For 12th grade Linden teaches the story of the destruction of Israel and Judah and shows how many different texts tell this tragic story from various perspectives.
"We study the books of Kings, Chronicles, Isaiah, Jeremiah and each one of them affords a different vantage point towards the question of why the First Temple was destroyed. One view said that the king was a sinner and the nation was punished for the sins of the king. Another said that it occurred because of the nation's sins. The Bible does not have a consensus on this topic and that's because it's not about trying to describe the destruction of the kingdom of Judah objectively, but rather about conveying an educational message that teaches the worldview that underlies the writing of the text," said Linden.
"If a teacher comes into the classroom and said that we're studying a sacred book written by God and every word in the book is absolutely true, this automatically creates a barrier for the students. You can't force anyone to learn a specific meaning or worldview just because someone decided."
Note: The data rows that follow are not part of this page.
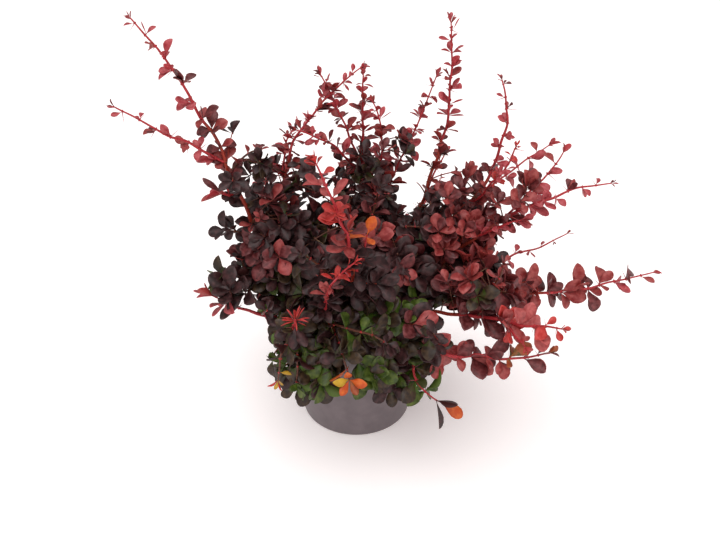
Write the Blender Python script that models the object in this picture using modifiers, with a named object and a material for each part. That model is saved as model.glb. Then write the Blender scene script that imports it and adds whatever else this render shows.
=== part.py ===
"""Japanese barberry with dark red leaves, growing in a round nursery pot.

Metres, +Z up. The origin is the middle of the pot's flat underside, and -Y is the
front. The pot, the compost, the stem foot and the boughs are single pieces, and each
mass of foliage is one closed solid: twigs grown by a seeded rule, with leaves fused on.
"""
from collections import namedtuple
from math import cos, pi, radians, sin
from random import Random

import bmesh
import bpy
from mathutils import Matrix, Vector
from mathutils.bvhtree import BVHTree
from mathutils.geometry import interpolate_bezier

MM = 0.001
GAP = 0.3 * MM          # clearance between pieces that meet
SEED = 27

# Pot: a tapered plastic container with a rim band
POT_HEIGHT = 132 * MM
POT_RIM_RADIUS = 85 * MM
POT_BASE_RADIUS = 64 * MM
POT_WALL = 1.2 * MM
POT_FLOOR = 2 * MM
RIM_BAND_HEIGHT = 14 * MM
RIM_BAND_STEP = 2.5 * MM
POT_FOOT_CHAMFER = 2 * MM
POT_SIDES = 40
DRAIN_HOLES = 6
DRAIN_RADIUS = 4 * MM
DRAIN_SIDES = 12
DRAIN_CIRCLE_RADIUS = 46 * MM
RIM_BAND_DRAFT = 0.5 * MM       # how much narrower the band is at its lower edge

# Compost: fills the pot to a little under its rim, and is highest in the middle
COMPOST_EDGE_HEIGHT = 115 * MM
COMPOST_TOP = 118 * MM
COMPOST_FLAT_RADIUS = 22 * MM
COMPOST_SLOPE_SHARE = 0.7       # share of its radius where it has sunk halfway

# Stem foot: the short woody stool that every bough springs from
FOOT_RADIUS = 18.5 * MM
FOOT_NECK_RADIUS = 15 * MM
FOOT_FLARE_HEIGHT = 7 * MM
FOOT_SIDES = 24

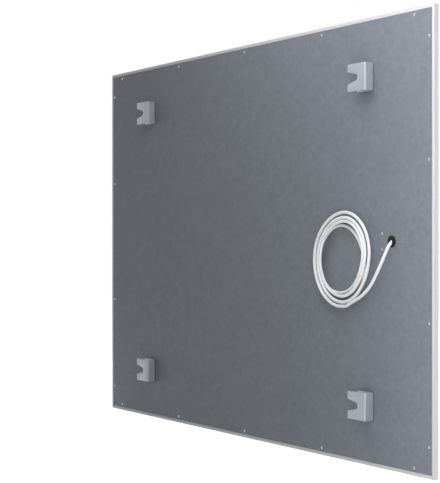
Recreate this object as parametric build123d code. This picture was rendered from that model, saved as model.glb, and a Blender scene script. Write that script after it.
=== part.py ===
from build123d import *
import math
import os

# Infrared panel heater: a folded steel tray with its heating layers inside, a back plate riveted
# into the tray's lip, and four notched brackets that hang it on wall studs.
# X is the width, Y the depth and Z the height. The front faces -Y. The origin is in the wall
# plane, behind the panel's middle. Lengths are millimetres and angles are degrees.

# ---- Tray and back plate
panel_width = 1200.0
panel_height = 800.0
tray_depth = 10.0
stand_off = 20.0  # from the wall to the back plate's outer face
tray_sheet = 1.0
plate_sheet = 0.8
plate_recess = 0.4  # the lip stands this far proud of the back plate
lip_width = 6.0
flange_reach = 22.0  # from the tray's outer edge to the flange's free edge
plate_play = 0.6  # between the lip and the back plate's edge
corner_round = 3.0
front_bend = 1.5
lip_round = 0.4

# ---- Rivets
rivet_head_d = 5.4
rivet_head_height = 1.0
rivet_shank_d = 2.9
rivet_hole_play = 0.1  # on the diameter
rivet_bulb_d = 4.2
rivet_bulb_length = 1.6
rivet_pocket_play = 1.0  # on the diameter, in the insulation board
edge_rivet_inset = 13.4  # from the tray's outer edge to a rivet's middle
corner_rivet_inset = 53.5  # from the tray's corner to its nearest rivet
long_side_rivets = 5
inner_rivet_gap = 276.6  # between the two middle rivets of a short side

# ---- Wall brackets
bracket_sheet = 2.0
bracket_height = 49.5
bracket_foot = 46.7
bracket_plate = 51.7
bracket_bend = 1.0  # inside radius
bracket_corner = 2.0
bracket_inset_left = 166.3  # from the tray's left edge to the left brackets' closed side
bracket_inset_right = 218.0  # from its right edge to the right brackets' closed side
bracket_inset_z = 106.5  # from the tray's top or bottom to a bracket's middle
notch_d = 12.0
notch_depth = 30.0
notch_mouth = 23.0
foot_rivet_x = 24.0  # from the bracket's closed side
foot_rivet_gap = 30.0

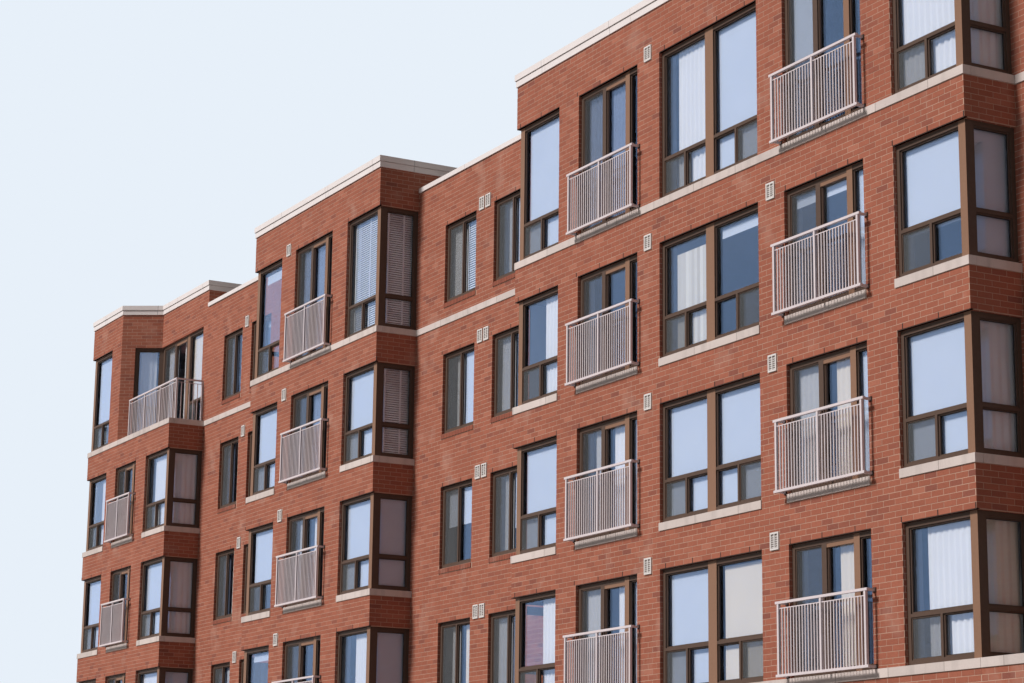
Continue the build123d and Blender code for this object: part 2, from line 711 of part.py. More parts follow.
def left_end_wall():
    """The free end of the block: plain brick behind its corner windows."""
    plate = block(WALL, DEPTH - WALL, 0, WALL, 0, HIGH_WALL_TOP)
    cutters = []
    for k in range(STOREYS):
        z = LEVEL[k]
        head = TALL_HEAD if k == TOP else HEAD_H
        cutters.append(hole(DEPTH - RECESS, DEPTH - WALL + 1, z, z + head))
        start = WALL - 1 if k in (1, TOP) else DEPTH - RECESS
        cutters.append(rebate(start, DEPTH - WALL + 1, z))
    return LEFT_END.put(carve(plate, cutters))


def party_wall():
    ground = block(LENGTH - WALL, LENGTH, FRONT_IN, BACK_IN, 0, LEVEL[1])
    upper = block(LENGTH - WALL, LENGTH, LINK_IN, BACK_IN, 0, LOW_WALL_TOP)
    return join([ground, upper])


def back_wall():
    plate = block(0, LENGTH, 0, WALL, 0, LOW_WALL_TOP)
    return BACK.put(carve(plate, cut_openings("back", range(STOREYS), LENGTH)))


def raised_walls():
    """Side and back walls of the raised bays, from the low roofs up to the high coping."""
    z0 = LOW_ROOF_TOP
    z1 = HIGH_WALL_TOP
    walls = [block(X_LEFT_END - WALL, X_LEFT_END, LINK_IN, BACK_IN, z0, z1)]
    for x in (X_MIDDLE, X_MIDDLE_END - WALL, X_MAIN, X_MAIN_END - WALL):
        walls.append(block(x, x + WALL, FRONT_IN, BACK_IN, z0, z1))
    for x0, x1 in ((X_LEFT, X_LEFT_END), (X_MIDDLE, X_MIDDLE_END), (X_MAIN, X_MAIN_END)):
        walls.append(block(x0, x1, BACK_IN, DEPTH, LOW_WALL_TOP, z1))
    return walls


def high_roofs():
    z0 = HIGH_ROOF_TOP - ROOF
    left = prism([LEFT_INNER[0], LEFT_INNER[1], LEFT_INNER[2], (X_LEFT_END - WALL, LINK_IN),
                  (X_LEFT_END - WALL, BACK_IN), LEFT_INNER[5]], z0, HIGH_ROOF_TOP)
    middle = block(X_MIDDLE + WALL, X_MIDDLE_END - WALL, FRONT_IN, BACK_IN, z0, HIGH_ROOF_TOP)
    main = block(X_MAIN + WALL, X_MAIN_END - WALL, FRONT_IN, BACK_IN, z0, HIGH_ROOF_TOP)
    return [left, middle, main]


def low_roofs():
    z0 = LOW_ROOF_TOP - ROOF
    return [block(X_LEFT_END - WALL, X_MIDDLE + WALL, LINK_IN, BACK_IN, z0, LOW_ROOF_TOP),
            block(X_MIDDLE_END - WALL, X_MAIN + WALL, LINK_IN, BACK_IN, z0, LOW_ROOF_TOP),
            block(X_MAIN_END - WALL, LENGTH - WALL, LINK_IN, BACK_IN, z0, LOW_ROOF_TOP)]


def write(name, solids):
    """One file a piece, every solid moved to the origin at the middle of the ground."""
    moved = [solid for piece in solids for solid in (ORIGIN * piece).solids()]
    export_step(Compound(children=moved) if len(moved) > 1 else moved[0], f"parts/{name}.step")
    print(name, len(moved))


def main():
    os.makedirs("parts", exist_ok=True)
    write("ground_slab", [slab(0)])
    for k in range(1, STOREYS):
        write(f"floor_{k}", [slab(k)])
    write("left_end_wall", [left_end_wall()])
    write("left_bay_front_wall", [front_wall("left_front", range(STOREYS), 0, LEVEL[TOP])])
    write("left_bay_top_wall", [left_bay_top_front()])
    write("terrace_slant_wall", [slant_wall()])
    write("terrace_back_wall", [terrace_back_wall()])
    write("left_bay_return_wall", return_spandrels(LEFT_RETURN, WALL, RECESS, range(STOREYS)))
    write("left_link_wall", [link_wall("left_link", True)])
    write("middle_bay_front_wall", [front_wall("middle_front", range(STOREYS), 0, HIGH_WALL_TOP)])
    write("middle_bay_return_walls",
          return_spandrels(MIDDLE_NEAR, 0, RECESS - WALL, range(STOREYS))
          + return_spandrels(MIDDLE_FAR, WALL, RECESS, range(STOREYS)))
    write("right_link_wall", [link_wall("right_link", True)])
    write("main_bay_front_wall", [front_wall("main_front", range(STOREYS), 0, HIGH_WALL_TOP)])
    write("main_bay_return_walls",
          return_spandrels(MAIN_NEAR, 0, RECESS - WALL, range(STOREYS))
          + return_spandrels(MAIN_FAR, WALL, RECESS, range(2, STOREYS)))
    write("end_link_wall", [link_wall("end_front", False)])
    write("end_link_ground_wall", [front_wall("end_ground", range(2), 0, LEVEL[1])])
    write("party_wall", [party_wall()])
    write("back_wall", [back_wall()])
    write("raised_bay_walls", raised_walls())
    write("high_roofs", high_roofs())
    write("low_roofs", low_roofs())
    write("left_bay_coping", high_coping(LEFT_PLAN))
    write("middle_bay_coping", high_coping(MIDDLE_PLAN))
    write("main_bay_coping", high_coping(MAIN_PLAN))
    write("link_copings", low_coping())
    write("top_band", band_stones(TOP))
    write("first_floor_band", band_stones(1))
    write("window_sills", [stone for k in (0, 2, 3) for stone in band_stones(k)])
    for k in range(STOREYS):
        frames, sheets = storey_units(k)
        write(f"window_frames_{k}", frames)
        write(f"window_glass_{k}", sheets)
    bays = (("left_bay", LEFT_FRONT, LEFT_DOORS, TOP), ("middle_bay", MIDDLE_FRONT, MIDDLE_DOORS, STOREYS),
            ("main_bay", MAIN_FRONT, MAIN_DOORS, STOREYS))
    for name, face, doors, count in bays:
        write(f"{name}_railings", [balconette(face, u0, u1, LEVEL[k]) for k in range(count)
                                   for u0, u1, kind in doors if kind != "pair"])
    write("terrace_railing", [terrace_railing()])
    write("wall_vents", wall_vents())


main()
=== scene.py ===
# %% [markdown]
# # A brick apartment block, dressed for its portrait
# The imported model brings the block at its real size: walls, floors, stones, copings, frames, glass and
# railings. This lesson gives each of them its finish and lays the small repeated things over them: bricks,
# glazing beads, screens, blinds, louvres. Equal things in rows are worked out as arrays of numbers, because
# a wall of bricks is a formula rather than a drawing.
# %% Load the frame
import math

import bpy
import numpy as np
from mathutils import Matrix, Vector


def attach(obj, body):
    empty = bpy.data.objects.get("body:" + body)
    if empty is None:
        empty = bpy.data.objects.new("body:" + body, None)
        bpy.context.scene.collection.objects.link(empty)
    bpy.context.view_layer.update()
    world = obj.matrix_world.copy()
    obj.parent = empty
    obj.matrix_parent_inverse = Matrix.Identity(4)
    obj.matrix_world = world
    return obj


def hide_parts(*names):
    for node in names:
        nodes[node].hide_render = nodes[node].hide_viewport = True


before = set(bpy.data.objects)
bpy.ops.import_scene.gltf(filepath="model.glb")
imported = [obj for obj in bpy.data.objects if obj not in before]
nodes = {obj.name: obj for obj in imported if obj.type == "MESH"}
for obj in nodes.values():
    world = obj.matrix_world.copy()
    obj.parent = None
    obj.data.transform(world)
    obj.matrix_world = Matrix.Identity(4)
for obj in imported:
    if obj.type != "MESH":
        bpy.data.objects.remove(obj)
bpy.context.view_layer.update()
rng = np.random.default_rng(31)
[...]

Linden thinks the discourse of indoctrination is harmful to both sides, and not only the religious side harming the secular one – it's making it harder to fulfill one of the most important aims of Bible studies, creating a shared basis for life in Israel.
"The discourse of us-versus-them is bad for Bible studies. Both sides need to try harder for unity. I believe that all sides want something good, but the key here is to allow a variety of voices and streams,” Linden explained. “Israeli society needs to focus less on defining for other people what's right and wrong, and more on allowing everyone to find their own connection, or lack of connection, through dialogue."